I don't care what you feed them...just make sure you film it.


----------



## Dawgz (Aug 18, 2005)

i put a 5-6 or maybe even 7" catfish into the tank, uploading the movie but here are the pics first...



















and once agian, as ull see in the video soon enough, the CARIBE ate most of it within 1-2 bites....lol

heres the video!(edited new link)

hope u guys like it, leave comments lol

http://media.putfile.com/Catfish22


----------



## ITsPennywise (May 26, 2005)

View attachment 94417











Video no worky.


----------



## Dawgz (Aug 18, 2005)

my bad, heres the new link...

http://media.putfile.com/Catfish22


----------



## PiranhaStein (Dec 30, 2005)

Nice vid next time turn on the tank lights.


----------



## Dawgz (Aug 18, 2005)

lol the problem is i dont have tank lights







lol gotta buy a light strip soon tho


----------



## ITsPennywise (May 26, 2005)

Damnit man...the video keeps freezing and making my Internet Explore F UP...damnit...I get right to where the Caribe takes a bite...then it stops...UGH...I'll have to wait until I get home to watch this bad boy.

If I were you...I would make an entire new post about this video in the Pics and Vids section.


----------



## Dawgz (Aug 18, 2005)

file is fixed, found the problem out, the extra music i added was messn with IE browsers....so i took the music out and uploaded the raw video file...sorry for the sniffing ...lol i just got in from bein ouside.


----------



## Sparky73 (Dec 16, 2005)

I was wondering.
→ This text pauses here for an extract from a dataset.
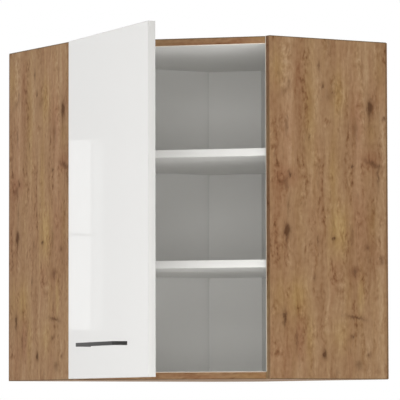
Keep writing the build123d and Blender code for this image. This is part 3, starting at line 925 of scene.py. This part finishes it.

I love to go fishing and such, but what kind of fish could I actually give them? Many of the rivers/streams around here have fish (sunfish, perch, LOTS of Bluegill) but I am not sure how contaminated the water is? I caught a bunch of smaller bluebill last fall, and their still in the freezer. Do you think them would be safe to feed after thawing? What kinda process should I go through in order to make them edible for the fish, and make sure there is nothing that will make them sick?


----------



## BASSFISHERMAN (Feb 22, 2004)

I feed mine perch that I catch. If the lake you get the native fish from is safe for human consumption, then most likely it will be safe for your p's too. Your bluegill are probably safe becuase they've been in the freezer so long.


----------



## SouthernJustice (Jul 14, 2005)

Dawgz said:


> What about a mouse?


argh, i was thinkn that, its cheap like 2 bux but i dono, i dont wanna hear anything squeeling and i dont feel right about killing a mamal like that =\ so its way outa the option...

side note: everyone keep in mind, my Pygo's are pretty big now so commets prolly wont do well enough....
[/quote]

I think starving my P's for 2 weeks to get them ultra hungry for a mouse would result in canabalism. I don't think I would ever be able to do it. They start nipping eachothers fins pretty badly even if I miss an 'every other day' feeding.


----------



## divinelawyer625 (Dec 12, 2005)

A rat would be fun.... honestly it's not that hard to clean it up.. maybe my guys do a good job, not a sloppy eater. But hey give it a shot if you have never tried it before.


----------



## PiranhaHockey88 (Jan 9, 2006)

aweosme video...some badass pygos ya go there


----------



## Dawgz (Aug 18, 2005)

SouthernJustice said:


> A rat would be fun.... honestly it's not that hard to clean it up.. maybe my guys do a good job, not a sloppy eater. But hey give it a shot if you have never tried it before.


i dono bro, if i heard a squeel come out of the mouse...id end up giving all my piranha's away...it seems soo wrong to me to feed it a mamal....so i guess thats ONE thing they will never recieve in my care....


----------



## NickNick (Apr 18, 2006)

nice vid just dark


----------



## ronnie (Jul 21, 2005)

a tilapia sound good.


----------